Confessa di evitare ancora dopo tanto tempo Google: "Cosa fai quando il referto dell'autopsia di tuo marito è su Internet ed è considerato un argomento degno di una fottuta critica letteraria?" 

Sono rarissime le volte in cui la Green ha parlato del suicidio del marito. "L'ho fatto solo quando sapevo che l'articolo non avrebbe incluso le parole "impiccato" o "corpo scoperto", dice. 

"Ma mi sono sbagliata e l'hanno fatto lo stesso. Sono un'idiota, ovviamente. So che il giornalismo è giornalismo e forse la gente vuole leggere che ho scoperto il corpo più e più volte, ma questo non definisce David o il suo lavoro. Tutto questo lo trasforma in uno scrittore di celebrità, il che penso lo avrebbe fatto molto arrabbiare, o almeno avrebbe fatto arrabbiare la parte buona di lui. Ma adesso ha definito anche me, e sto davvero lottando con questo". 

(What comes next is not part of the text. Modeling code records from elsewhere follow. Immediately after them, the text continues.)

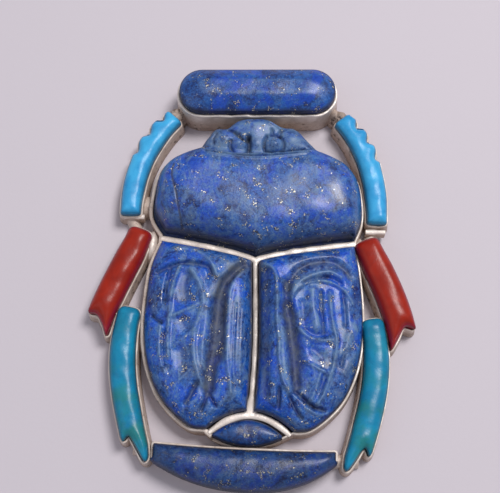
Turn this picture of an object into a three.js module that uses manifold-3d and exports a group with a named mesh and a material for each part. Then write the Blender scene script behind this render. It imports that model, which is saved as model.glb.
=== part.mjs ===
// A winged-beetle amulet: carved stones set in soldered silver cells, lying on its flat back.
// Millimetres. x runs across the beetle, y towards its head and z up from the back of the plates.
// The plan is drawn with the beetle's middle line at x = 0 and the joint of thorax and wing cases
// at y = 0. The last group moves the middle of the finished outline to the origin.

import * as THREE from 'three';
import { mergeVertices } from 'three/addons/utils/BufferGeometryUtils.js';
import Module from 'manifold-3d';

const wasm = await Module();
wasm.setup();

// Silver setting
const PLATE_THICKNESS = 0.9;
const WALL_THICKNESS = 0.5;
const LEG_WALL_THICKNESS = 0.38;
const STRIP_THICKNESS = 0.75; // the strips between the stones of the body
const SIDE_GAP = 0.15; // from the edge of a stone to its cell wall
const SEAT_GAP = 0.12; // from the underside of a stone to the plate
const BODY_WALL_HEIGHT = 2.6;
const LEG_WALL_HEIGHT = 2.4;
const BAR_WALL_HEIGHT = 4.1;
const CRESCENT_WALL_HEIGHT = 2.6;
const JOINT_HEIGHT = 1.7; // the solder joints between cells
const JOINT_WIDTH = 1.6;

// Body stones
const BODY_HALF_WIDTH = 13.4;
const THORAX_LENGTH = 11.9;
const HEAD_HALF_WIDTH = 7.8;
const HEAD_LENGTH = 4.35;
const WING_LENGTH = 24.7;
const VEE_DEPTH = 2.8; // how far the thorax points down between the wing cases
const ARCH_RISE = 2.5; // how far the wing cases are cut up over the tail
const ARCH_HALF_WIDTH = 5.15;
const TAIL_HALF_WIDTH = 4.1;
const TAIL_DROP = 1.0; // the tail's lower edge under the wing tips
const LEFT_WAIST = 0.885; // half width at the waist as a share of the half width of the wing cases
const RIGHT_WAIST = 0.925;
const STONE_STEP = 0.3; // the upright edge of a stone that shows above its wall
const THORAX_DOME = 5.0;
const HEAD_DOME = 2.5;
const WING_DOME = 1.9;
const WING_CROWN = 1.5;
const TAIL_DOME = 0.9;
const TAIL_EDGE_REACH = 1.3;
const TAIL_OFF_CENTRE = -0.25;
const TAIL_LOWER = 0.2; // how much wider the strip over the tail is than the others
const THORAX_EDGE_REACH = 3.9;
const NECK_REACH = 5.4;
const WING_EDGE_REACH = 2.2;

// Bar over the head
const BAR_LENGTH = 20.3;
const BAR_WIDTH = 5.8;
const BAR_STEP = 1.0; // the bar stands higher out of its cell than the other stones
const BAR_DOME = 1.3;
const BAR_EDGE_REACH = 1.8; // how far in the rounded edge goes
const BAR_TURN = THREE.MathUtils.degToRad(2.1);
const BAR_OFF_CENTRE = -0.5;

// Crescent under the tail
const CRESCENT_HALF_LENGTH = 10.8;
const CRESCENT_DEPTH = 4.3;
const CRESCENT_DOME = 1.7;
const CRESCENT_EDGE_REACH = 1.9;
const CRESCENT_SKEW = 0.08; // its deepest point lies this share of the half length to the right
const CRESCENT_OFF_CENTRE = -0.55;

// Legs
const FRONT_LEG_WIDTH = 2.6;
const LEFT_MIDDLE_LEG_WIDTH = 3.1;
const RIGHT_MIDDLE_LEG_WIDTH = 3.25;
const HIND_LEG_WIDTH = 2.9;
const TURQUOISE_DOME = 1.2;
const CORAL_DOME = 1.5;
const TOOTH_DEPTH = 0.75; // the first notch in the outer edge of a front leg
const TOOTH_SHALLOWER = 0.12; // how much less deep each notch is than the one before
const TOOTH_RISE = 0.2; // how far the teeth stand out from the leg's own edge
const LEFT_TOOTH_PITCH = 2.7;
const LEFT_TOOTH_START = 1.35; // how much shorter the first tooth is than the pitch
const RIGHT_TOOTH_PITCH = 2.4;
const RIGHT_TOOTH_START = 0.2;
const LEGS_OFF_CENTRE = -0.35;
const RIGHT_FRONT_LEG_LOWER = 0.2;
const RIGHT_MIDDLE_LEG_LOWER = 0.6;
const RIGHT_MIDDLE_LEG_BOW = 0.3; // how much further out its curve is pulled than the left one's
const RIGHT_HIND_ROOT_LOWER = 0.48;
const RIGHT_HIND_FOOT_LOWER = 0.6;

const STRIP_HALF = STRIP_THICKNESS / 2 + SIDE_GAP;
const CELL_MARGIN = SIDE_GAP + WALL_THICKNESS;
const STONE_FOOT = PLATE_THICKNESS + SEAT_GAP;

const LEFT = -1;
const RIGHT = 1;

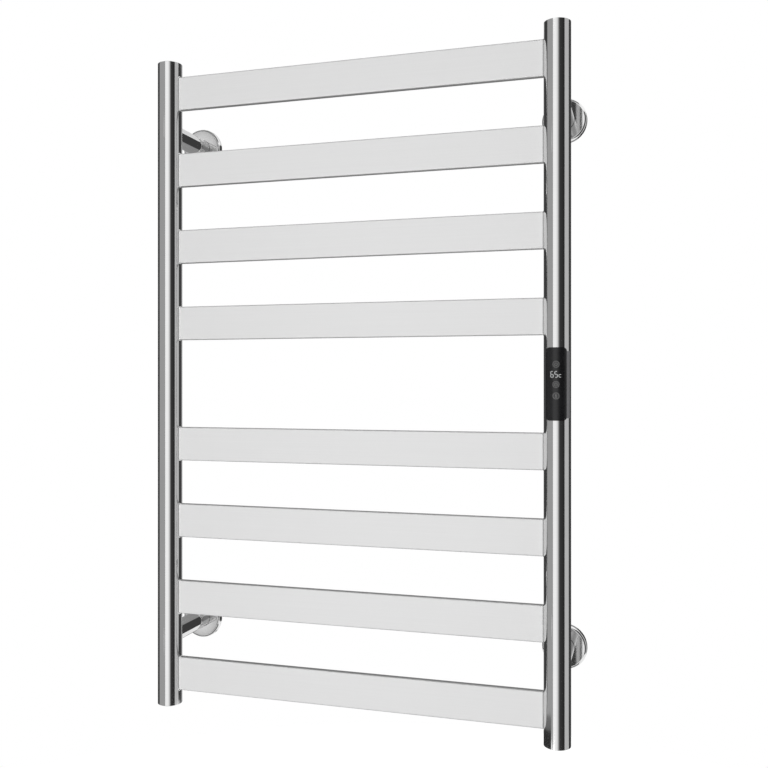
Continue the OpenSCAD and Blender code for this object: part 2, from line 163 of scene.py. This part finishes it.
def follow(tree, fine, blend, ends, tones, roughness, depth_mm):
    """Ends are the values of the blend at which the first and the second tone and roughness lie."""
    surface = tree.nodes["Principled BSDF"]
    shade = add(tree, "ValToRGB", {"Fac": blend})
    for stop, tone, position in zip(shade.color_ramp.elements, tones, ends):
        stop.color, stop.position = linear(tone), position
    tree.links.new(shade.outputs["Color"], surface.inputs["Base Color"])
    rough = add(tree, "MapRange", {"Value": blend, "From Min": ends[0], "From Max": ends[1],
                                   "To Min": roughness[0], "To Max": roughness[1]})
    tree.links.new(rough.outputs["Result"], surface.inputs["Roughness"])
    relief = add(tree, "Bump", {"Height": fine, "Distance": depth_mm * MM, "Strength": 1.0})
    tree.links.new(relief.outputs["Normal"], surface.inputs["Normal"])
    return surface


METAL_ENDS, MOULDED_ENDS = (0.3, 0.7), (0.35, 0.65)
print("the blend runs from", METAL_ENDS, "on metal and", MOULDED_ENDS, "on moulded pieces")

# %% [markdown]
# ## Mirror-polished stainless steel
# The posts, caps, arms and rosettes are tube and sheet of stainless steel, polished on a wheel
# until they mirror the room. The wheel runs round the tube, so what is left of its marks runs
# round it too. The finish is a metal with a very low roughness, in which fine lines across the
# tube's length and a slow cloudiness, such as a hand leaves, vary the roughness a little. Real
# polishing lines are about 0.05 mm apart; they are drawn 0.8 mm apart here, so that they still
# show from a metre away. The rosettes are pressed from sheet and buffed on a softer wheel, which
# leaves them a little brighter and a little less sharp.

# %% Make the polished steel
def steel_finish(name, dark, light, stretch, line_mm, roughness, depth_mm):
    """Steel with fine lines: stretch is how long a line is along X, Y and Z, in line widths."""
    material, tree, place = new_finish(name)
    across = add(tree, "Mapping", {"Vector": place, "Scale": [1 / s for s in stretch]})
    lines = add(tree, "TexNoise", {"Vector": across.outputs["Vector"], "Scale": cells(line_mm),
                                   "Detail": 3.0, "Roughness": 0.6}).outputs["Fac"]
    clouds = add(tree, "TexNoise", {"Vector": place, "Scale": cells(60), "Detail": 2.0}).outputs["Fac"]
    blend = add(tree, "Mix", {"Factor": 0.4, "A": lines, "B": clouds}, data_type="FLOAT").outputs["Result"]
    surface = follow(tree, lines, blend, METAL_ENDS, (dark, light), roughness, depth_mm)
    surface.inputs["Metallic"].default_value = 1.0
    return material


polished_post_steel = steel_finish("mirror_polished_stainless_post", "#E8E8E8", "#EEEEEE",
                                   (60, 60, 1), 0.8, (0.035, 0.07), 0.0006)
polished_arm_steel = steel_finish("mirror_polished_stainless_arm", "#E8E8E8", "#EEEEEE",
                                  (60, 1, 60), 0.8, (0.035, 0.07), 0.0006)
pressed_cover_steel = steel_finish("buffed_stainless_cover", "#ECECEC", "#F2F2F2",
                                   (60, 1, 60), 0.8, (0.06, 0.1), 0.0006)
print("polished steels:", polished_post_steel.name, polished_arm_steel.name, pressed_cover_steel.name)

# %% [markdown]
# ## Satin stainless steel
# The flat bars are linished: drawn along an abrasive belt and then blasted fine. The grain runs
# the length of the bar, and the face takes on an even, bright, nearly matt look in which no single
# thing is mirrored. A real grain of 0.2 mm is too fine to show, so it is drawn 1.4 mm wide
# and 200 mm long, in tones only a few levels apart. The belt reaches the broad faces and runs out
# over the round corners. A mask finds the thin top and bottom edges by how far the surface turns up
# or down, and gives them a smoother surface and a darker colour. The darker colour is painted shade,
# standing in for the dark room that those edges mirror.

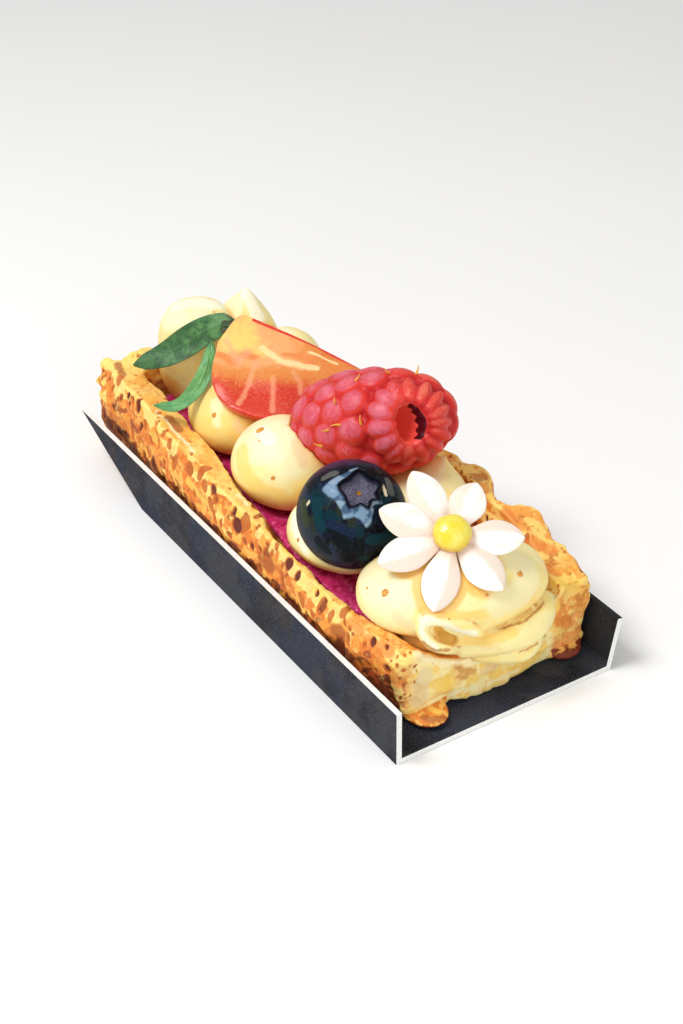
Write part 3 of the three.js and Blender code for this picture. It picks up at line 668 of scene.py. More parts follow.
class PastrySliceSettings(bpy.types.PropertyGroup):
    """Sizes and colours of the pastry slice."""

    crust_grain: FloatProperty(
        name="Crust grain",
        description="Size of the crust's mesh cells",
        default=0.32 * MM,
        unit="LENGTH",
        precision=5,
    )
    cream_grain: FloatProperty(
        name="Cream grain",
        description="Size of the swirl's mesh cells",
        default=0.3 * MM,
        unit="LENGTH",
        precision=5,
    )
    berry_grain: FloatProperty(
        name="Berry grain",
        description="Size of the raspberry's mesh cells",
        default=0.24 * MM,
        unit="LENGTH",
        precision=5,
    )
    pore_count: IntProperty(
        name="Pores", description="Oval pores tried for on the crust's sides", default=640, min=0
    )
    drupelet: FloatProperty(
        name="Drupelet",
        description="Spacing of the raspberry's drupelets",
        default=4.3 * MM,
        unit="LENGTH",
        precision=5,
    )
    drupelet_count: IntProperty(
        name="Drupelets", description="Drupelets over the whole raspberry", default=74, min=20
    )
    crust_colour: FloatVectorProperty(
        name="Crust",
        description="Golden colour of the crust",
        subtype="COLOR",
        default=colour(0.94, 0.6, 0.22)[:3],
    )
    cream_colour: FloatVectorProperty(
        name="Cream",
        description="Colour of the cream",
        subtype="COLOR",
        default=colour(0.99, 0.925, 0.66)[:3],
    )
    jam_colour: FloatVectorProperty(
        name="Jam",
        description="Colour of the jam",
        subtype="COLOR",
        default=colour(0.82, 0.2, 0.45)[:3],
    )
    berry_colour: FloatVectorProperty(
        name="Raspberry",
        description="Red of the raspberry",
        subtype="COLOR",
        default=colour(0.85, 0.22, 0.18)[:3],
    )
    card_colour: FloatVectorProperty(
        name="Card",
        description="Black of the tray's card",
        subtype="COLOR",
        default=colour(0.19, 0.2, 0.23)[:3],
    )


def settings():
    """The scene's sizes and colours."""
    return bpy.context.scene.pastry_slice


def rgba(value):
    """A colour setting as a shader takes it."""
    return tuple(value) + (1.0,)


# Finishes


def card_finish():
    finish = Finish("black card", Roughness=0.75, Specular_IOR_Level=0.2)
    clouds = finish.noise(9, 4, 0.6)
    grain = finish.noise(0.25, 2)
    # Painted shade: the inside of the right wall is darker, with fewer light specks
    right_wall_shade = finish.axis("X").above(RIGHT_WALL, RIGHT_WALL + 0.15)
    base = finish.coats(
        colour(0.09, 0.1, 0.14),
        (clouds.above(0.45, 0.55), rgba(settings().card_colour)),
        (finish.noise(6, 2, 0.5, offset=31.0).above(0.5, 0.62) * 0.45, colour(0.24, 0.2, 0.19)),
        (finish.noise(12, 2, offset=7.0).above(0.5, 0.58) * 0.6, colour(0.1, 0.15, 0.24)),
        (right_wall_shade * 0.7, colour(0.08, 0.09, 0.09)),
        (grain.above(0.42, 0.7) * (0.35 - right_wall_shade * 0.2), colour(0.4, 0.41, 0.44)),
    )
    return finish.surface(base, 0.62 + grain * 0.25, finish.relief(grain, 0.05))


def card_edge_finish():
    finish = Finish("cut card edge", Roughness=0.8)
    fibre = finish.noise(0.35, 3, stretch=(1, 0.3, 1))
    base = finish.mix(fibre.above(0.3, 0.75), colour(0.9, 0.9, 0.89), colour(0.99, 0.99, 0.98))
    return finish.surface(base, normal=finish.relief(fibre, 0.06))


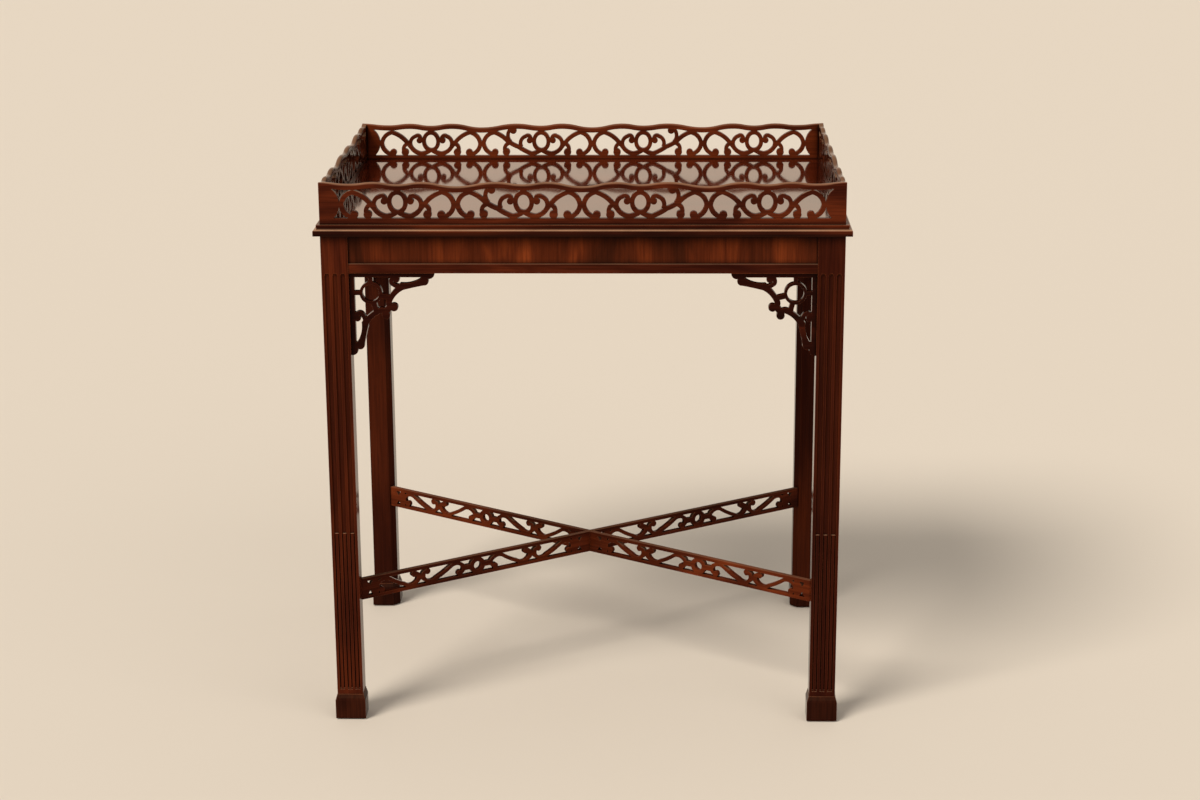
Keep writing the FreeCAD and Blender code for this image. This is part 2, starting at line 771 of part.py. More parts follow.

Se ha deciso di parlarne è stato perché si è sentita in dovere di pubblicare The Pale King , l'ultima opera di David, uscita postuma, e in parte perché ha la sensazione che parlare della sua esperienza possa essere di aiuto ad altre persone che sono state lasciato indietro a convivere con l'ossessione o l'incubo del suicidio. 

Non è sicura di molte cose riguardo alla morte di suo marito ma è certa di una cosa: che Wallace voleva che il Re Pallido fosse pubblicato, anche nel suo stato incompiuto. "Gli appunti che ha preso per il libro e i capitoli che erano completi, sono stati lasciati in una pila ordinata sulla sua scrivania nel garage dove lavorava. E le sue lampade erano accese sopra. Quindi non ho dubbi nella mia mente questo è quello che voleva. Era in uno stato organizzato molto insolito per David. " 

"Forse l'ottusità è associata al dolore psichico", ha scritto Wallace in una delle pagine del Re Pallido, uscito con enorme successo dopo la sua morte, "perché qualcosa di opaco o opaco non riesce a fornire abbastanza stimoli per distrarre le persone da qualche altro tipo di dolore più profondo che è sempre presente, anche se solo ad un livello inferiore, e da cui la maggior parte di noi spende quasi tutto il proprio tempo e le proprie energie cercando di distrarsi."

Una delle molte pagine profetiche dell'opera di un grande scrittore.